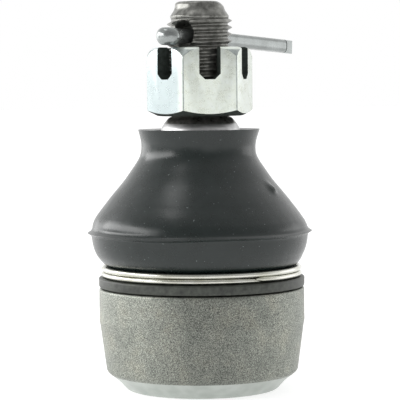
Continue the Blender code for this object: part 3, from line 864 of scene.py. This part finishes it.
def make_sky():
    """White backdrop whose light is dim in front of the object and bright beside, behind and above it."""
    world = bpy.data.worlds.new("studio")
    world.use_nodes = True
    tree = world.node_tree
    tree.nodes.clear()

    def node(kind, **inputs):
        """Add a node; an input that is a socket is linked, any other is set."""
        made = tree.nodes.new(kind)
        for name, value in inputs.items():
            if isinstance(value, bpy.types.NodeSocket):
                tree.links.new(value, made.inputs[name])
            else:
                made.inputs[name].default_value = value
        return made

    way = node("ShaderNodeTexCoord").outputs["Generated"]
    parts = node("ShaderNodeSeparateXYZ", Vector=way).outputs
    to_share = node("ShaderNodeMapRange", Value=parts["Y"])
    to_share.inputs["From Min"].default_value = -1.0
    around = node("ShaderNodeValToRGB", Fac=to_share.outputs["Result"])
    stops = around.color_ramp.elements
    stops.new(0.5)
    stops.new(0.8)
    # (share of the way from front to back, brightness)
    for stop, (position, grey) in zip(stops, [(0.10, 0.33), (0.5, 0.62), (0.8, 0.92), (1.0, 1.0)]):
        stop.position = position
        stop.color = (grey, grey, grey, 1.0)
    lit = node("ShaderNodeBackground", Color=around.outputs["Color"], Strength=1.2)
    white = node("ShaderNodeBackground", Color=(1.0, 1.0, 1.0, 1.0), Strength=1.0)
    seen = node("ShaderNodeLightPath").outputs["Is Camera Ray"]
    both = node("ShaderNodeMixShader", Fac=seen)
    tree.links.new(lit.outputs[0], both.inputs[1])
    tree.links.new(white.outputs[0], both.inputs[2])
    out = node("ShaderNodeOutputWorld")
    tree.links.new(both.outputs[0], out.inputs["Surface"])
    bpy.context.scene.world = world


def make_lamp(name, place, size, brightness):
    """A soft rectangular lamp at a place in mm, (wide, tall) in size and aimed at the object's middle."""
    light = bpy.data.lights.new(name, "AREA")
    light.shape = "RECTANGLE"
    light.size, light.size_y = size[0] * MM, size[1] * MM
    light.energy = brightness * math.pi * light.size * light.size_y
    lamp = bpy.data.objects.new(name, light)
    bpy.context.scene.collection.objects.link(lamp)
    lamp.location = Vector(place) * MM
    lamp.rotation_euler = (Vector((0.0, 0.0, 35.0)) - Vector(place)).to_track_quat("-Z", "Y").to_euler()


def make_camera():
    """Camera a little above the nut's seat, looking slightly down."""
    lens = bpy.data.cameras.new("camera")
    lens.lens = 175.0
    lens.sensor_width = 36.0
    lens.clip_start = 0.02
    lens.clip_end = 20.0
    camera = bpy.data.objects.new("camera", lens)
    bpy.context.scene.collection.objects.link(camera)
    camera.location = Vector((0.0, -360.0, 56.5)) * MM
    camera.rotation_euler = (math.radians(90.0 - 3.42), math.radians(0.5), 0.0)
    bpy.context.scene.camera = camera


make_housing()
make_stud()
make_nut()
make_pin()
make_boot()
make_retaining_ring()
make_neck_ring()
make_bearings()
make_preload_parts()

make_floor()
make_sky()
make_lamp("key_lamp", (-425.0, -5.0, 190.0), (670.0, 150.0), 4.9)
make_lamp("front_lamp", (195.0, -435.0, 20.0), (230.0, 230.0), 0.45)
make_lamp("left_panel", (-350.0, 300.0, 30.0), (340.0, 200.0), 1.4)
make_lamp("right_panel", (410.0, 190.0, 45.0), (300.0, 260.0), 0.9)
make_lamp("top_lamp", (-152.0, -58.0, 450.0), (150.0, 110.0), 2.4)
make_camera()
bpy.context.scene.view_settings.view_transform = "Standard"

### Instructions to follow:
From the first line of the data through the line with "tree.nodes.clear()", quote each line exactly and add nothing else.

### Exercise result:
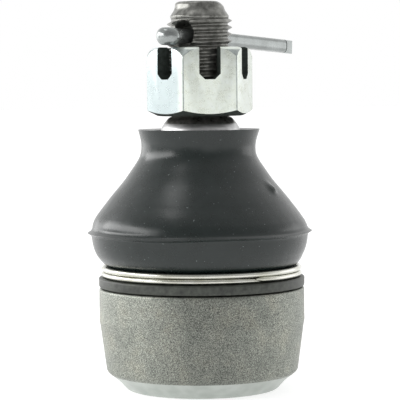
Continue the Blender code for this object: part 3, from line 864 of scene.py. This part finishes it.
def make_sky():
    """White backdrop whose light is dim in front of the object and bright beside, behind and above it."""
    world = bpy.data.worlds.new("studio")
    world.use_nodes = True
    tree = world.node_tree
    tree.nodes.clear()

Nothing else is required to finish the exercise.